- _Source records_:
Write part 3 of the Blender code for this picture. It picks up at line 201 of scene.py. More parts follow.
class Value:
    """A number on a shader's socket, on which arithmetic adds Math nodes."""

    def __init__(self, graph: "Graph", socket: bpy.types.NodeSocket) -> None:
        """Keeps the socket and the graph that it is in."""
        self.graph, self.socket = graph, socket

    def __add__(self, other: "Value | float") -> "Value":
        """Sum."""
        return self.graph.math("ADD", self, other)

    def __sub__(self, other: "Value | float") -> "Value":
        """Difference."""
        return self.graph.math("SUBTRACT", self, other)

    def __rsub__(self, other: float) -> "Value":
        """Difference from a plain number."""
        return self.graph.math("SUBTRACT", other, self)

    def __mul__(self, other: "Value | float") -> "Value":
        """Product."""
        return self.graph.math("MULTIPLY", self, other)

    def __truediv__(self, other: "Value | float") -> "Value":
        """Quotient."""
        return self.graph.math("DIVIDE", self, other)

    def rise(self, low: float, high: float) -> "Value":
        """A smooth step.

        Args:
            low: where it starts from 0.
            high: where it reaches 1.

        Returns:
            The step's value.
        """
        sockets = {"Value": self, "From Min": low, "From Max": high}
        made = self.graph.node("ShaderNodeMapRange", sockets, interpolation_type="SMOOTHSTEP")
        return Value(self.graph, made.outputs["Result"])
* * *
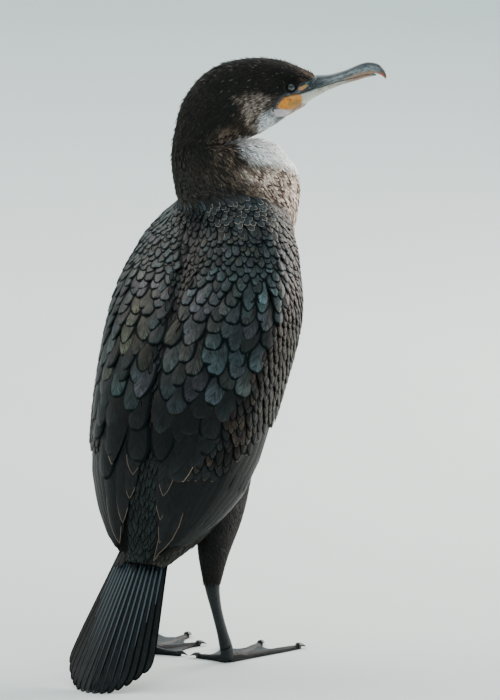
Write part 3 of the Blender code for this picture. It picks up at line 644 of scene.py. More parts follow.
--
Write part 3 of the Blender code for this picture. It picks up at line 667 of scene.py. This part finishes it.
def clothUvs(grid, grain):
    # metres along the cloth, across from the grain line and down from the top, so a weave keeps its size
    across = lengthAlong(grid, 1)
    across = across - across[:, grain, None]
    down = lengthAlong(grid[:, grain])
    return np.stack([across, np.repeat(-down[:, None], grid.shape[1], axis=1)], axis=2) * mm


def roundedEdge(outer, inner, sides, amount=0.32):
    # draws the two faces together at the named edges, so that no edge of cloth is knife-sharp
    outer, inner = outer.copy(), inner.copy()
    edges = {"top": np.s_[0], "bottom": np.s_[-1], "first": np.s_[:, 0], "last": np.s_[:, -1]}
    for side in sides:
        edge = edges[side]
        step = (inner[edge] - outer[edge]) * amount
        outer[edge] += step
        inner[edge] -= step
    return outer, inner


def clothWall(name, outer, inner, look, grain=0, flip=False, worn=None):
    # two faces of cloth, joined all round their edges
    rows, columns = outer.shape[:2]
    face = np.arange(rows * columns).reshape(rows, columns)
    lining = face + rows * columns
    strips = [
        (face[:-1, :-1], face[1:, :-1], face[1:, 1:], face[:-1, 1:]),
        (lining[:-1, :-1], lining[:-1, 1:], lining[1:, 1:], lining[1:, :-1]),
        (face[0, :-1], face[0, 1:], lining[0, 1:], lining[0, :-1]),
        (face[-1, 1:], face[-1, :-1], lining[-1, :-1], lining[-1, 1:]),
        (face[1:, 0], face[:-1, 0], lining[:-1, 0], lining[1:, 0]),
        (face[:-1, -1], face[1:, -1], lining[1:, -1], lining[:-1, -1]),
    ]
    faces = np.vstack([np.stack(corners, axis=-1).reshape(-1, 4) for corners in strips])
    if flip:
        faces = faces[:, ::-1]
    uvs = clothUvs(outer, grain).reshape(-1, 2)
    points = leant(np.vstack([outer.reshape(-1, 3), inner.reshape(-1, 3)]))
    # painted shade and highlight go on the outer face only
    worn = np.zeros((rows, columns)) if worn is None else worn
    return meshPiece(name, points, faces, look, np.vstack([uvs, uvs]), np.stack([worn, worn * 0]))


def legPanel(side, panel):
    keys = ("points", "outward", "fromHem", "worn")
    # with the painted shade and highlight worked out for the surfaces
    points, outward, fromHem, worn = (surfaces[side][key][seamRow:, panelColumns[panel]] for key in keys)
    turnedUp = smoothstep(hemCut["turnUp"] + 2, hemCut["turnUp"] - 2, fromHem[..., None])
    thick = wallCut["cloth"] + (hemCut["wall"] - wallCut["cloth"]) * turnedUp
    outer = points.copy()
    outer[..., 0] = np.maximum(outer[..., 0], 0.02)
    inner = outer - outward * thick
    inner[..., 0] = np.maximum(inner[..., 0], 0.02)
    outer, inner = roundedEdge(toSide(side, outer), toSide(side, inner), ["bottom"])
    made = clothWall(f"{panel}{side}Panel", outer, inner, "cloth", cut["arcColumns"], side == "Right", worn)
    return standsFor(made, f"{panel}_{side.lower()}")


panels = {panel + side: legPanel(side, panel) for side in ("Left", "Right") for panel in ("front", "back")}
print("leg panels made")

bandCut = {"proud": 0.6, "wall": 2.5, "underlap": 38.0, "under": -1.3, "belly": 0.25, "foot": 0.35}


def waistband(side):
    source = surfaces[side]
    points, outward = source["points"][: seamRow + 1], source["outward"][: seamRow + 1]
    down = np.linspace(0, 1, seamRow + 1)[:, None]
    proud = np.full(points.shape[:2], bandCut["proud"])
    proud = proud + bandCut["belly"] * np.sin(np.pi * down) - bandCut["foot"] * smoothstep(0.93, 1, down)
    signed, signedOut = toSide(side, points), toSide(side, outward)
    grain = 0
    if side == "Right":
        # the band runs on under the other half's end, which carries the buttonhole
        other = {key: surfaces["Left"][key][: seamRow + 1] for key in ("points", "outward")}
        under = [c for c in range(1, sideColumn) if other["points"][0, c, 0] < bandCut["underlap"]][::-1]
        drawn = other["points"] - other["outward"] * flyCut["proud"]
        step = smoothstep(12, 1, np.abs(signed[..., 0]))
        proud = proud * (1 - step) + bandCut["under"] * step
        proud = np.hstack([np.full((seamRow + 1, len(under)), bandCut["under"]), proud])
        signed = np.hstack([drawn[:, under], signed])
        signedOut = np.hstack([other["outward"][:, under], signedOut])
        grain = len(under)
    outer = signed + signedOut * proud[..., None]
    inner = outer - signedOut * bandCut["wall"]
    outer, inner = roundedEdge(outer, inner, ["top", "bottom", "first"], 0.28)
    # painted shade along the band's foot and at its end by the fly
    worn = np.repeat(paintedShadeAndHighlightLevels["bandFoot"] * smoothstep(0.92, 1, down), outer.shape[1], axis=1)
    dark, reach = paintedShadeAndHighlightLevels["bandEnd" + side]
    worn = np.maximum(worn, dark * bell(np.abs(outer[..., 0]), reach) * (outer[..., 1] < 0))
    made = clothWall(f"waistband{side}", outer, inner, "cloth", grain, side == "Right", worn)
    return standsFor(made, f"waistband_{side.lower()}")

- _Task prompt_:
Gather every line from the entries above where the word "follow" appears, and copy them.

- _Expected output_:
Write part 3 of the Blender code for this picture. It picks up at line 201 of scene.py. More parts follow.
Write part 3 of the Blender code for this picture. It picks up at line 644 of scene.py. More parts follow.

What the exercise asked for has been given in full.